Anthropic A/B Tested Claude Code Plan Mode Without Telling Users

In March 2026, developer Mike Ramos published a post revealing that Claude Code had been quietly enrolling paying users in A/B tests that changed how its plan mode worked — without telling them. Ramos, who pays $200 per month for the tool, noticed his detailed, context-rich plans had been replaced with terse bullet lists. When he queried Claude directly, the model said it was operating under system instructions to cap plans at 40 lines, forbid context sections, and strip prose. The post hit the top of Hacker News, where developers argued about disclosure obligations AI vendors owe to professionals who depend on consistent behavior to do their jobs.

The engineer behind the experiment responded on Hacker News, confirming the test and explaining the reasoning.
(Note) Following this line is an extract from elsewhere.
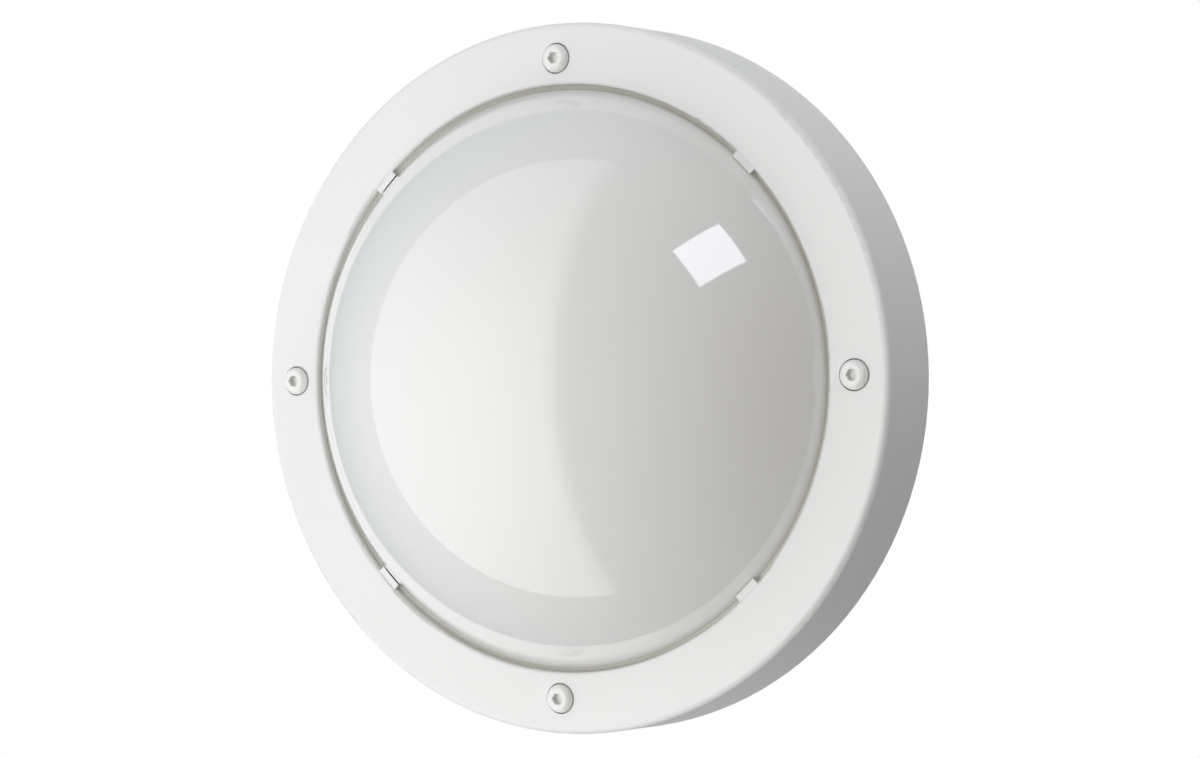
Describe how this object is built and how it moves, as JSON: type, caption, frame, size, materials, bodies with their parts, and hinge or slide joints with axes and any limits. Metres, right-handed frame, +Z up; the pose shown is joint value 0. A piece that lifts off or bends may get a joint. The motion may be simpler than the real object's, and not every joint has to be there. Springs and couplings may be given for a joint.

Claude Code's plan-mode prompt had been largely unchanged since the 3.x model series, and the hypothesis was that newer 4.x models could succeed with less explicit direction — meaning shorter plans might reduce rate-limit hits without degrading outcomes. Ramos and several thousand other users were assigned the most aggressive variant, the 40-line cap. Early data showed minimal impact on rate limits, and the engineer ended the experiment early once the backlash landed. The episode also surfaced the economics underneath: at $200 per month, per-user compute costs may exceed revenue, making resource-reduction experiments financially rational even when they break professional workflows.

Every major competitor reserves similar rights to experiment on users. Windsurf's terms of service explicitly allow the company to "modify or discontinue any feature at any time without notice or disclosure." GitHub Copilot's customer agreements list running experiments as a stated data-use purpose while offering no opt-out for behavioral tests. Cursor faced its own fallout in mid-2025 when it silently moved to compute-based pricing, resulting in unexpected charges and a public CEO apology. No paid AI coding platform currently publishes a written policy on A/B testing disclosure or offers paying users a documented opt-out from behavioral experiments.

Cognition AI comes closest to the standard Ramos's post implicitly demanded. Devin uses interactive planning that requires user approval before task execution, and when the company rolled out Devin 2.2, it offered existing users an opt-in toggle rather than a silent rollout. That's a product design choice, not a formal policy commitment. On Hacker News, several developers responded to the incident by calling for a basic norm: a changelog entry, or at minimum an email, before any paying user is enrolled in a test that changes tool behavior. "Treat professionals like beta testers and eventually they'll find something else," one commenter wrote. So far, no platform has made that commitment in writing.